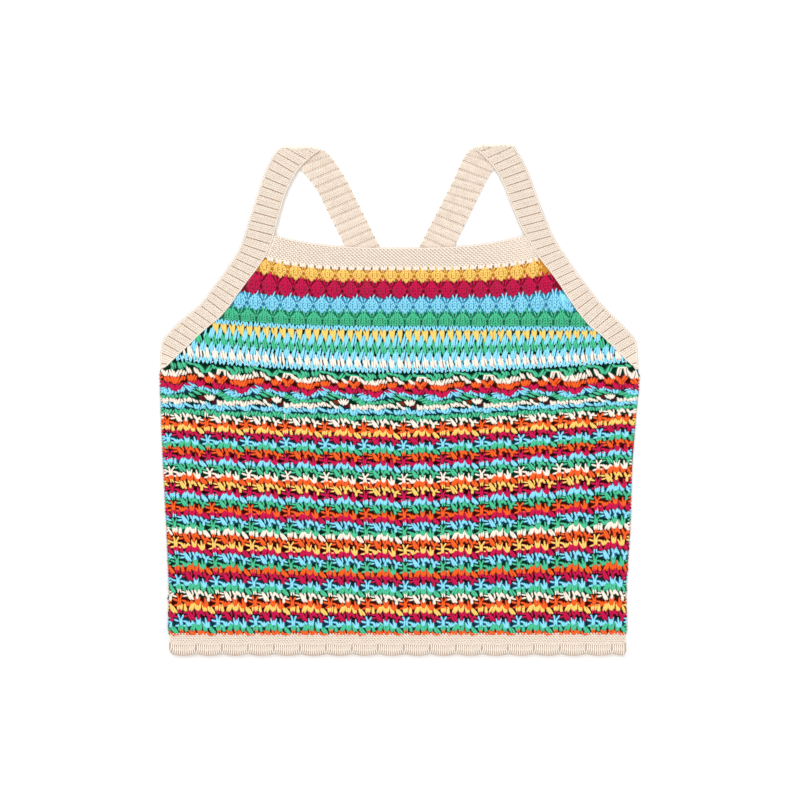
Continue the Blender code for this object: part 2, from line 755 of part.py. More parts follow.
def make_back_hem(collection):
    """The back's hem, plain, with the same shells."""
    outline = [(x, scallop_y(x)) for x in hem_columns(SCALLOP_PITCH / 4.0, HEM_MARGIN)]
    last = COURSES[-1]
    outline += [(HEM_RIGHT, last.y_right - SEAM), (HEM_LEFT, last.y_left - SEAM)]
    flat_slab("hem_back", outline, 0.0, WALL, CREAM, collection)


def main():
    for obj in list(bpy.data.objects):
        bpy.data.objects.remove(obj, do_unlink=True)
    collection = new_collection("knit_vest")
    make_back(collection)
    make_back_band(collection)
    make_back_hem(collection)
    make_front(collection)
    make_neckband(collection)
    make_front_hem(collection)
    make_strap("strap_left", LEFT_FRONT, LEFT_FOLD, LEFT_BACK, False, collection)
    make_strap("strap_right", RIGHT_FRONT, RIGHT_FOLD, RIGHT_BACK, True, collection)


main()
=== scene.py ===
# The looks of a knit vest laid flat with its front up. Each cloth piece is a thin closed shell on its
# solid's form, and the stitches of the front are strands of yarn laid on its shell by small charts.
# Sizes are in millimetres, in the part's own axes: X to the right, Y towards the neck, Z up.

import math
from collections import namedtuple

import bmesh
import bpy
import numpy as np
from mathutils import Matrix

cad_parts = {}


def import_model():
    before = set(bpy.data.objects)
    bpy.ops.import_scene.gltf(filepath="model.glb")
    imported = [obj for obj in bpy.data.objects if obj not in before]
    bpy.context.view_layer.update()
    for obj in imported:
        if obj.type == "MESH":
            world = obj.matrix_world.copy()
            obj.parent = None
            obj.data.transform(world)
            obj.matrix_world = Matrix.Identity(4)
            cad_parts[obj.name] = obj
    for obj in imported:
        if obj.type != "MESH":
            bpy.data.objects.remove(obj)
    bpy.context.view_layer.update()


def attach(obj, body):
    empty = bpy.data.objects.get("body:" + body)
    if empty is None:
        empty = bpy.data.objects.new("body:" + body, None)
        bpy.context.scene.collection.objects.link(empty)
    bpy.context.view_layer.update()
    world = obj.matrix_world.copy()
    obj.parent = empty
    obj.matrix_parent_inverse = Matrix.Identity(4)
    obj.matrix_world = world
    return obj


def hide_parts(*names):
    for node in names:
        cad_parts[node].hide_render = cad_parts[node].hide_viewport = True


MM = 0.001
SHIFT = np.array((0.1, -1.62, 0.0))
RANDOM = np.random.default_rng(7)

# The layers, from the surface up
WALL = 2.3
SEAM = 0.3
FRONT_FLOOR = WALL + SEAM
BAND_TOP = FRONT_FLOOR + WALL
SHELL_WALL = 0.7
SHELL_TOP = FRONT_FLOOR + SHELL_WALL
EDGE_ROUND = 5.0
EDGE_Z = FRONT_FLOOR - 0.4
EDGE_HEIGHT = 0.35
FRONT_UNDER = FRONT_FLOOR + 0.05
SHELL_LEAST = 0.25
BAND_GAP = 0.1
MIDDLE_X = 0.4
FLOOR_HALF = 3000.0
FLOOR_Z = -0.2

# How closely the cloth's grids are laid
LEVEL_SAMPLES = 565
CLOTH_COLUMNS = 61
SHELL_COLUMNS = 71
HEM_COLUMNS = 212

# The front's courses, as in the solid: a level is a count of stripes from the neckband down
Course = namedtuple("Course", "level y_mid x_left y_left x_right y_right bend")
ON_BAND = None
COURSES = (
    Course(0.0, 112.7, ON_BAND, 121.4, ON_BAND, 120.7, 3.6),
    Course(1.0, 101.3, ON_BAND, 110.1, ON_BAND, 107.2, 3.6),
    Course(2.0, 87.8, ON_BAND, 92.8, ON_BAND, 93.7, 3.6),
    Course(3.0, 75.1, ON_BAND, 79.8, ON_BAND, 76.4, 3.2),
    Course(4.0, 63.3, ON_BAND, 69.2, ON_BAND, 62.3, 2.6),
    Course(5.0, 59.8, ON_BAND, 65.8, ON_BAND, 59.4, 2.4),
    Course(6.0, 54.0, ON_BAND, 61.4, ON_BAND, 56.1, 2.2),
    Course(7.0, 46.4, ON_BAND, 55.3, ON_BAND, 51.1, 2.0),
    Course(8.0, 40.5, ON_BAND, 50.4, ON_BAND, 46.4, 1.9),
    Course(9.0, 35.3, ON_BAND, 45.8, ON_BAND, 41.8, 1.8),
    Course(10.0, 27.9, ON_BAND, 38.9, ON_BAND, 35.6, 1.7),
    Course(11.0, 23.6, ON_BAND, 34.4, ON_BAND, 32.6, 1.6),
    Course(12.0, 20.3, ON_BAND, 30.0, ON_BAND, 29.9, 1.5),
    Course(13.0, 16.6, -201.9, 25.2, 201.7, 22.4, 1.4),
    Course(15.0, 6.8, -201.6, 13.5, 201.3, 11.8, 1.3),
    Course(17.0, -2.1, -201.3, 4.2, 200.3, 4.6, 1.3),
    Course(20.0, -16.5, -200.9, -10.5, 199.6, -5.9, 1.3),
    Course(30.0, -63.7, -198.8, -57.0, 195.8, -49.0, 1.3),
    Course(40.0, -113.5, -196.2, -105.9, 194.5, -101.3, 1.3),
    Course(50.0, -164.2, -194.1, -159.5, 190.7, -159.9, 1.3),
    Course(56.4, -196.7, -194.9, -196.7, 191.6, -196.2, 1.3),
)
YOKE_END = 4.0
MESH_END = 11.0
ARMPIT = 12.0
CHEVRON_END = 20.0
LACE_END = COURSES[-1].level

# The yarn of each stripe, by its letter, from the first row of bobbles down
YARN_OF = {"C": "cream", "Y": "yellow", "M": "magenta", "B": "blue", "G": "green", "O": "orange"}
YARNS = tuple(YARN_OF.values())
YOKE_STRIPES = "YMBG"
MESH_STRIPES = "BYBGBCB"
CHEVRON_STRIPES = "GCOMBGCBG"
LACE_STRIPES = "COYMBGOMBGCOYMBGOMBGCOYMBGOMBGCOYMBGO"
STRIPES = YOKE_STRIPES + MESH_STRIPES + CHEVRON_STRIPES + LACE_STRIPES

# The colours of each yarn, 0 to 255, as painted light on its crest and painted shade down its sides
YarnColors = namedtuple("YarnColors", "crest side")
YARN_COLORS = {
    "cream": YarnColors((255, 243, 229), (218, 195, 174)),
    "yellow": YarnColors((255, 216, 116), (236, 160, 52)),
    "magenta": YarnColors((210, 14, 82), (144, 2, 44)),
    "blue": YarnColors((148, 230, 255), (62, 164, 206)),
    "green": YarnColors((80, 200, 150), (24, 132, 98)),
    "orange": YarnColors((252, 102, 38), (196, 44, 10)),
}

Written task
Extract the complete listing above, reproducing each line exactly.

Task solution
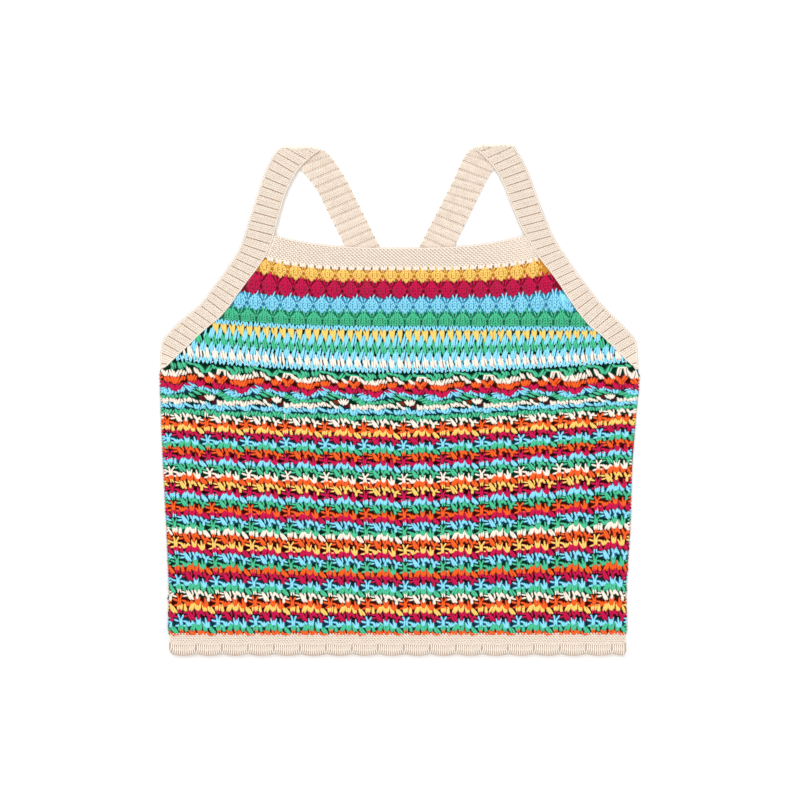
Continue the Blender code for this object: part 2, from line 755 of part.py. More parts follow.
def make_back_hem(collection):
    """The back's hem, plain, with the same shells."""
    outline = [(x, scallop_y(x)) for x in hem_columns(SCALLOP_PITCH / 4.0, HEM_MARGIN)]
    last = COURSES[-1]
    outline += [(HEM_RIGHT, last.y_right - SEAM), (HEM_LEFT, last.y_left - SEAM)]
    flat_slab("hem_back", outline, 0.0, WALL, CREAM, collection)


def main():
    for obj in list(bpy.data.objects):
        bpy.data.objects.remove(obj, do_unlink=True)
    collection = new_collection("knit_vest")
    make_back(collection)
    make_back_band(collection)
    make_back_hem(collection)
    make_front(collection)
    make_neckband(collection)
    make_front_hem(collection)
    make_strap("strap_left", LEFT_FRONT, LEFT_FOLD, LEFT_BACK, False, collection)
    make_strap("strap_right", RIGHT_FRONT, RIGHT_FOLD, RIGHT_BACK, True, collection)


main()
=== scene.py ===
# The looks of a knit vest laid flat with its front up. Each cloth piece is a thin closed shell on its
# solid's form, and the stitches of the front are strands of yarn laid on its shell by small charts.
# Sizes are in millimetres, in the part's own axes: X to the right, Y towards the neck, Z up.

import math
from collections import namedtuple

import bmesh
import bpy
import numpy as np
from mathutils import Matrix

cad_parts = {}


def import_model():
    before = set(bpy.data.objects)
    bpy.ops.import_scene.gltf(filepath="model.glb")
    imported = [obj for obj in bpy.data.objects if obj not in before]
    bpy.context.view_layer.update()
    for obj in imported:
        if obj.type == "MESH":
            world = obj.matrix_world.copy()
            obj.parent = None
            obj.data.transform(world)
            obj.matrix_world = Matrix.Identity(4)
            cad_parts[obj.name] = obj
    for obj in imported:
        if obj.type != "MESH":
            bpy.data.objects.remove(obj)
    bpy.context.view_layer.update()


def attach(obj, body):
    empty = bpy.data.objects.get("body:" + body)
    if empty is None:
        empty = bpy.data.objects.new("body:" + body, None)
        bpy.context.scene.collection.objects.link(empty)
    bpy.context.view_layer.update()
    world = obj.matrix_world.copy()
    obj.parent = empty
    obj.matrix_parent_inverse = Matrix.Identity(4)
    obj.matrix_world = world
    return obj


def hide_parts(*names):
    for node in names:
        cad_parts[node].hide_render = cad_parts[node].hide_viewport = True


MM = 0.001
SHIFT = np.array((0.1, -1.62, 0.0))
RANDOM = np.random.default_rng(7)

# The layers, from the surface up
WALL = 2.3
SEAM = 0.3
FRONT_FLOOR = WALL + SEAM
BAND_TOP = FRONT_FLOOR + WALL
SHELL_WALL = 0.7
SHELL_TOP = FRONT_FLOOR + SHELL_WALL
EDGE_ROUND = 5.0
EDGE_Z = FRONT_FLOOR - 0.4
EDGE_HEIGHT = 0.35
FRONT_UNDER = FRONT_FLOOR + 0.05
SHELL_LEAST = 0.25
BAND_GAP = 0.1
MIDDLE_X = 0.4
FLOOR_HALF = 3000.0
FLOOR_Z = -0.2

# How closely the cloth's grids are laid
LEVEL_SAMPLES = 565
CLOTH_COLUMNS = 61
SHELL_COLUMNS = 71
HEM_COLUMNS = 212

# The front's courses, as in the solid: a level is a count of stripes from the neckband down
Course = namedtuple("Course", "level y_mid x_left y_left x_right y_right bend")
ON_BAND = None
COURSES = (
    Course(0.0, 112.7, ON_BAND, 121.4, ON_BAND, 120.7, 3.6),
    Course(1.0, 101.3, ON_BAND, 110.1, ON_BAND, 107.2, 3.6),
    Course(2.0, 87.8, ON_BAND, 92.8, ON_BAND, 93.7, 3.6),
    Course(3.0, 75.1, ON_BAND, 79.8, ON_BAND, 76.4, 3.2),
    Course(4.0, 63.3, ON_BAND, 69.2, ON_BAND, 62.3, 2.6),
    Course(5.0, 59.8, ON_BAND, 65.8, ON_BAND, 59.4, 2.4),
    Course(6.0, 54.0, ON_BAND, 61.4, ON_BAND, 56.1, 2.2),
    Course(7.0, 46.4, ON_BAND, 55.3, ON_BAND, 51.1, 2.0),
    Course(8.0, 40.5, ON_BAND, 50.4, ON_BAND, 46.4, 1.9),
    Course(9.0, 35.3, ON_BAND, 45.8, ON_BAND, 41.8, 1.8),
    Course(10.0, 27.9, ON_BAND, 38.9, ON_BAND, 35.6, 1.7),
    Course(11.0, 23.6, ON_BAND, 34.4, ON_BAND, 32.6, 1.6),
    Course(12.0, 20.3, ON_BAND, 30.0, ON_BAND, 29.9, 1.5),
    Course(13.0, 16.6, -201.9, 25.2, 201.7, 22.4, 1.4),
    Course(15.0, 6.8, -201.6, 13.5, 201.3, 11.8, 1.3),
    Course(17.0, -2.1, -201.3, 4.2, 200.3, 4.6, 1.3),
    Course(20.0, -16.5, -200.9, -10.5, 199.6, -5.9, 1.3),
    Course(30.0, -63.7, -198.8, -57.0, 195.8, -49.0, 1.3),
    Course(40.0, -113.5, -196.2, -105.9, 194.5, -101.3, 1.3),
    Course(50.0, -164.2, -194.1, -159.5, 190.7, -159.9, 1.3),
    Course(56.4, -196.7, -194.9, -196.7, 191.6, -196.2, 1.3),
)
YOKE_END = 4.0
MESH_END = 11.0
ARMPIT = 12.0
CHEVRON_END = 20.0
LACE_END = COURSES[-1].level

# The yarn of each stripe, by its letter, from the first row of bobbles down
YARN_OF = {"C": "cream", "Y": "yellow", "M": "magenta", "B": "blue", "G": "green", "O": "orange"}
YARNS = tuple(YARN_OF.values())
YOKE_STRIPES = "YMBG"
MESH_STRIPES = "BYBGBCB"
CHEVRON_STRIPES = "GCOMBGCBG"
LACE_STRIPES = "COYMBGOMBGCOYMBGOMBGCOYMBGOMBGCOYMBGO"
STRIPES = YOKE_STRIPES + MESH_STRIPES + CHEVRON_STRIPES + LACE_STRIPES

# The colours of each yarn, 0 to 255, as painted light on its crest and painted shade down its sides
YarnColors = namedtuple("YarnColors", "crest side")
YARN_COLORS = {
    "cream": YarnColors((255, 243, 229), (218, 195, 174)),
    "yellow": YarnColors((255, 216, 116), (236, 160, 52)),
    "magenta": YarnColors((210, 14, 82), (144, 2, 44)),
    "blue": YarnColors((148, 230, 255), (62, 164, 206)),
    "green": YarnColors((80, 200, 150), (24, 132, 98)),
    "orange": YarnColors((252, 102, 38), (196, 44, 10)),
}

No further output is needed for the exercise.